Vaginismus dapat disebabkan oleh penyebab fisik berupa infeksi di area genitalia seperti luka saat melahirkan atau trauma lainnya. Vaginismus juga bisa dipicu faktor psikologis.

Kisah sepasang suami istri yang tak bisa penetrasi selama 14 tahun ini menjadi kasus terlama yang pernah ditangani Yeni. Dokter yang berpraktik di Bamed Women’s Clinic ini mengaku sering kedapatan pasien vaginismus. Vaginismus, kata Yeni, menjadi salah satu disfungsi seksual yang paling sering dialami kaum hawa.
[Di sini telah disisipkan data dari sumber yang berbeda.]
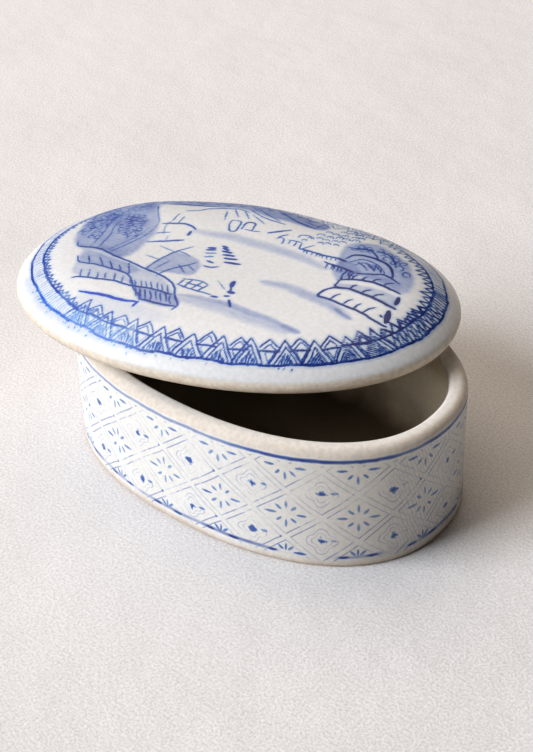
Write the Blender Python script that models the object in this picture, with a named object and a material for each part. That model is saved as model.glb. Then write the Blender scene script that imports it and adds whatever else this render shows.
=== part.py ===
"""Oval porcelain trinket box: a deep oval base and a low crowned lid with a locating ring.

The lid stands askew on the rim of the base, as a loose lid that was put down half open.
Metres, +Z up. The origin is the centre of the flat foot, and +X runs along the base.
"""
import bpy
import bmesh
import math
import numpy as np

# Base: an oval wall with a rounded rim and a flat foot.
BASE_HALF_LENGTH = 0.0550
BASE_HALF_WIDTH = 0.0360
BASE_OVAL_POWER = 2.24
BASE_HEIGHT = 0.0348
WALL = 0.0046
FLOOR = 0.0050
FOOT_CHAMFER = 0.0008
RIM_OUTER_ROUND = 0.0024
RIM_INNER_ROUND = 0.0012
FLOOR_FILLET = 0.0050

# Lid: a solid edge roll, a low crown above it and a locating ring below it.
LID_HALF_LENGTH = 0.0582
LID_HALF_WIDTH = 0.0396
LID_OVAL_POWER = 2.09
EDGE_ROLL = 0.0025
CROWN_RISE = 0.0069
RING_HALF_LENGTH = 0.0494
RING_HALF_WIDTH = 0.0304
RING_WALL = 0.0030
RING_DEPTH = 0.0040
RING_ROUND = 0.0006
RING_FILLET = 0.0030
SHELL = 0.0042
HOLLOW_EDGE_SHARE = 0.38

# Where the lid stands on the base.
RESTING_GAP = 0.0003
LID_SHIFT = (-0.01345, 0.00509)
LID_TURN = math.radians(19.5)
EDGE_ROLL_HEIGHT = BASE_HEIGHT + RESTING_GAP + RING_DEPTH + EDGE_ROLL

SEGMENTS = 80
SHARP_ANGLE = math.radians(40)


def clear_scene():
    """Remove every object, and the meshes and materials that they leave behind."""
    for old in list(bpy.data.objects):
        bpy.data.objects.remove(old, do_unlink=True)
    for store in (bpy.data.meshes, bpy.data.materials):
        for old in list(store):
            if old.users == 0:
                store.remove(old)


def make_glaze(name, colour, roughness):
    """A plain glazed porcelain."""
    material = bpy.data.materials.new(name)
    material.use_nodes = True
    shader = material.node_tree.nodes["Principled BSDF"]
    shader.inputs["Base Color"].default_value = (*colour, 1.0)
    shader.inputs["Roughness"].default_value = roughness
    shader.inputs["Metallic"].default_value = 0.0
    return material


def oval(half_length, half_width, power, height):
    """One ring of a superellipse, anticlockwise from +X: |x/a|^p + |y/b|^p = 1."""
    turn = np.arange(SEGMENTS) * 2.0 * np.pi / SEGMENTS
    across, along = np.sin(turn), np.cos(turn)
    x = half_length * np.sign(along) * np.abs(along) ** (2.0 / power)
    y = half_width * np.sign(across) * np.abs(across) ** (2.0 / power)
    return np.stack([x, y, np.full(SEGMENTS, height)], axis=1)


def arc(centre_inset, centre_height, radius, start, end, steps):
    """Points (inset, height) along a round corner, from one angle to another in degrees.

    0 degrees points outwards, so the inset falls there, and 90 degrees points up.
    """
    points = []
    for angle in np.radians(np.linspace(start, end, steps)):
        inset = centre_inset - radius * math.cos(angle)
        points.append((inset, centre_height + radius * math.sin(angle)))
    return points


def loft(name, rings, first_pole, last_pole):
    """Join rings of equal count into one closed skin, with a fan to a pole at each end."""
    skin = bmesh.new()
    rows = [[skin.verts.new(point) for point in ring] for ring in rings]
    start = skin.verts.new(first_pole)
    finish = skin.verts.new(last_pole)
    for this_side in range(SEGMENTS):
        next_side = (this_side + 1) % SEGMENTS
        skin.faces.new((start, rows[0][next_side], rows[0][this_side]))
        for lower, upper in zip(rows, rows[1:]):
            skin.faces.new((lower[this_side], lower[next_side], upper[next_side], upper[this_side]))
        skin.faces.new((finish, rows[-1][this_side], rows[-1][next_side]))
    mesh = bpy.data.meshes.new(name)
    skin.to_mesh(mesh)
    skin.free()
    mesh.shade_smooth()
    mesh.set_sharp_from_angle(angle=SHARP_ANGLE)
    return mesh


def make_base_mesh():
    """Foot, wall, rounded rim, inner wall and floor as one skin."""
    outer_height = BASE_HEIGHT - RIM_OUTER_ROUND
    inner_height = BASE_HEIGHT - RIM_INNER_ROUND
    outline = [(FOOT_CHAMFER, 0.0), (0.0, FOOT_CHAMFER)]
    outline += arc(RIM_OUTER_ROUND, outer_height, RIM_OUTER_ROUND, 0, 90, 5)
    outline += arc(WALL - RIM_INNER_ROUND, inner_height, RIM_INNER_ROUND, 90, 180, 4)
    outline += arc(WALL + FLOOR_FILLET, FLOOR + FLOOR_FILLET, FLOOR_FILLET, 0, -90, 4)
    rings = []
    for inset, height in outline:
        half_length = BASE_HALF_LENGTH - inset
        rings.append(oval(half_length, BASE_HALF_WIDTH - inset, BASE_OVAL_POWER, height))
    return loft("box_base", rings, (0.0, 0.0, 0.0), (0.0, 0.0, FLOOR))


def crown_height(share):
    """Height of the crown above the edge roll's centre, from the roll (0) to the middle (1).

    The crown leaves the roll at 45 degrees and levels out: rise * (1 - (1 - share) ** steep).
    """
    start = EDGE_ROLL * math.sin(math.radians(45))
    span = LID_HALF_WIDTH - EDGE_ROLL * (1 - math.cos(math.radians(45)))
    steep = span / CROWN_RISE
    return start + CROWN_RISE * (1 - (1 - share) ** steep)


def crown_ring(share, height):
    """A ring of the crown: even insets near the edge, closing to a point in the middle."""
    roll_inset = EDGE_ROLL * (1 - math.cos(math.radians(45)))
    half_width = (LID_HALF_WIDTH - roll_inset) * (1 - share)
    longer = (LID_HALF_LENGTH - LID_HALF_WIDTH) * (1 - share ** 3)
    return oval(half_width + longer, half_width, LID_OVAL_POWER, height)


def make_lid_mesh():
    """Hollow, locating ring, ledge, edge roll and crown as one skin, round the roll's centre."""
    ring_bottom = -EDGE_ROLL - RING_DEPTH
    inner_length = RING_HALF_LENGTH - RING_WALL
    inner_width = RING_HALF_WIDTH - RING_WALL
    fillet_top = crown_height(HOLLOW_EDGE_SHARE) - SHELL
    rings = []
    for share in (0.86, 0.72, 0.58, 0.46, HOLLOW_EDGE_SHARE):
        rings.append(crown_ring(share, crown_height(share) - SHELL))
    for inset, drop in ((RING_FILLET * 0.3, RING_FILLET * 0.4), (0.0, RING_FILLET)):
        rings.append(oval(inner_length - inset, inner_width - inset, LID_OVAL_POWER, fillet_top - drop))
    rings.append(oval(inner_length, inner_width, LID_OVAL_POWER, ring_bottom + RING_ROUND))
    for inset in (RING_WALL - RING_ROUND, RING_ROUND):
        rings.append(oval(RING_HALF_LENGTH - inset, RING_HALF_WIDTH - inset, LID_OVAL_POWER, ring_bottom))
    for height in (ring_bottom + RING_ROUND, -EDGE_ROLL):
        rings.append(oval(RING_HALF_LENGTH, RING_HALF_WIDTH, LID_OVAL_POWER, height))
    for inset, height in arc(EDGE_ROLL, 0.0, EDGE_ROLL, -90, 45, 7):
        rings.append(oval(LID_HALF_LENGTH - inset, LID_HALF_WIDTH - inset, LID_OVAL_POWER, height))
    for share in (0.035, 0.075, 0.12, 0.175, 0.24, 0.32, 0.44, 0.62, 0.82):
        rings.append(crown_ring(share, crown_height(share)))
    bottom_pole = (0.0, 0.0, crown_height(1.0) - SHELL)
    return loft("lid", rings, bottom_pole, (0.0, 0.0, crown_height(1.0)))


clear_scene()
collection = bpy.data.collections.new("porcelain_trinket_box")
bpy.context.scene.collection.children.link(collection)

box_base = bpy.data.objects.new("box_base", make_base_mesh())
box_base.data.materials.append(make_glaze("base_porcelain", (0.76, 0.76, 0.75), 0.34))
collection.objects.link(box_base)

lid = bpy.data.objects.new("lid", make_lid_mesh())
lid.data.materials.append(make_glaze("lid_porcelain", (0.72, 0.75, 0.82), 0.32))
lid.location = (*LID_SHIFT, EDGE_ROLL_HEIGHT)
lid.rotation_euler = (0.0, 0.0, LID_TURN)
collection.objects.link(lid)
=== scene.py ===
import math

import bpy
import numpy as np
from mathutils import Matrix, Vector


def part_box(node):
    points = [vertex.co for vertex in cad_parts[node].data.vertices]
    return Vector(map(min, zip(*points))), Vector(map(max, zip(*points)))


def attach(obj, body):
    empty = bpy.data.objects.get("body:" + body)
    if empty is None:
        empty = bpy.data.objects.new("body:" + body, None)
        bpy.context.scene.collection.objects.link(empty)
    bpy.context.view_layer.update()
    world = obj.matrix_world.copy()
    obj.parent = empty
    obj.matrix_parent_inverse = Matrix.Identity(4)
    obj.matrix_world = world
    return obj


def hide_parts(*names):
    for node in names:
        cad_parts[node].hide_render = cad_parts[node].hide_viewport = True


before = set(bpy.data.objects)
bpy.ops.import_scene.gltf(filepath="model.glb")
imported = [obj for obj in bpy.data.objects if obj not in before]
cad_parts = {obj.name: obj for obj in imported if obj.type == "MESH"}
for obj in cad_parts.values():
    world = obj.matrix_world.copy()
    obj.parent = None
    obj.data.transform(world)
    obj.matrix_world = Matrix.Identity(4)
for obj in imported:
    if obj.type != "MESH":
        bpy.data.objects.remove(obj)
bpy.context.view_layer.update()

# ------------------------------------------------------------------------------------------------
# The box: a deep oval bowl of white porcelain, pressed in a mould and finished by hand.
# It is painted in cobalt under a satin glaze, with a trellis of flower and star cells all round.
# The rim and the foot were wiped bare before firing, so they show the warm cream of the clay.
# ------------------------------------------------------------------------------------------------

MM = 0.001

base_low, base_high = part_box("box_base")
BOX_HALF_LENGTH = (base_high[0] - base_low[0]) / 2 / MM
BOX_HALF_WIDTH = (base_high[1] - base_low[1]) / 2 / MM
BOX_HEIGHT = base_high[2] / MM
BOX_OVAL_POWER = 2.24
BOX_WALL = 4.6
BOX_FLOOR = 5.0
FOOT_CHAMFER = 0.8
RIM_OUTER_ROUND = 2.4
RIM_INNER_ROUND = 1.2
FLOOR_FILLET = 5.0
FOOT_STEPS = 7
CHAMFER_STEPS = 5
BOX_SIDES = 720
WAVE_DEPTH = 0.07
RIM_SAG = 0.06

TRELLIS_REPEATS = 17
TRELLIS_HEIGHT = 14.4
FLOWER_START = 1.5
FLOWER_HEIGHT = 7.7
TRELLIS_BAND = 0.75
FOOT_LINE_HEIGHT = 3.2
RIM_LINE_HEIGHT = 31.9
GLAZE_TOP = 33.0
RIM_BARE_FROM = 32.3
INSIDE_FROM = 39.2
INSIDE_SHADE_FROM = 56.0
INSIDE_SHADE_FULL = 74.0


def oval(half_length, half_width, power, turn):
    """The superellipse |x/a|^p + |y/b|^p = 1, as x and y at each turn in radians from +X."""
    along = np.cos(turn)
    across = np.sin(turn)
    x = half_length * np.sign(along) * np.abs(along) ** (2 / power)
    y = half_width * np.sign(across) * np.abs(across) ** (2 / power)
    return x, y


def corner(centre_inset, centre_height, radius, start, end, steps):
    """A round corner of a section: circle points (inset, height) from one angle to another.

    0 degrees points outwards, so the inset falls there, and 90 degrees points up.
    """
    angle = np.radians(np.linspace(start, end, steps))
    return np.stack([centre_inset - radius * np.cos(angle), centre_height + radius * np.sin(angle)], axis=1)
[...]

Sebelumnya, pasangan ini telah beberapa kali mencoba berkonsultasi dengan dokter untuk mengatasi masalah tersebut. Namun, dokter yang ditemui menyebut tak ada masalah berarti dan menyarankan untuk berhubungan seksual dalam kondisi yang lebih rileks.

Membuat tubuh lebih rileks saat berhubungan seksual pun dilakoni. Tapi, tetap saja cara itu tak berhasil membuat keduanya melakukan penetrasi.

Rekomendasi teman membuat sepasang suami istri itu mengunjungi klinik tempat Yeni berpraktik. Yeni melakukan pemeriksaan menyeluruh berupa pengujian fisik untuk mendapatkan diagnosis yang tepat.

Setelah diagnosis didapat, dokter mencari tahu apa akar permasalahan dari vaginismus yang dialami sang istri.

Pengobatan yang dilakukan

Suami istri itu kemudian menjalani terapi. Dalam terapi, Yeni memberikan pemahaman atau edukasi mengenai vaginismus.

Setelah berkonsultasi selama kurang lebih dua bulan, pasangan itu berhasil melakukan penetrasi dan terbebas dari jerat vaginismus. Sang istri berhasil hamil pada usianya yang telah menginjak 42 tahun.

Menurut Yeni, sekitar 10 persen orang yang mengalami vaginismus bisa disembuhkan hanya dalam tahap edukasi atau pemberian pemahaman.

“Biasanya kami beri evaluasi, perlahan-lahan untuk mengubah pola pikir, diperbaiki dengan hipnoterapi, dan edukasi yang baik, 10 persen bisa sembuh total,” ungkap Yeni.

Jika belum berhasil pada tahap ini, dokter akan melakukan terapi lanjutan yang akan mengajarkan suami dan istri untuk melakukan hubungan intim yang rileks, nyaman, dan saling percaya.

Pengobatan juga bisa dilakukan dengan multidisiplin bersama psikiater atau psikolog. Selanjutnya, dokter juga bisa menggunakan alat bantu berupa dilator. Dilator merupakan sebuah alat medis yang berfungsi untuk merelaksasi otot vagina. Sebanyak 98 persen berhasil sembuh dengan menggunakan bantuan alat ini.

Jika beberapa cara di atas belum juga berhasil, dokter juga dapat melakukan terapi dengan prosedur sedasi. Yeni mengatakan, tingkat keberhasilan pengobatan disfungsi seksual sangat bergantung pada kemauan dari pasangan suami istri serta dukungan dari berbagai pihak.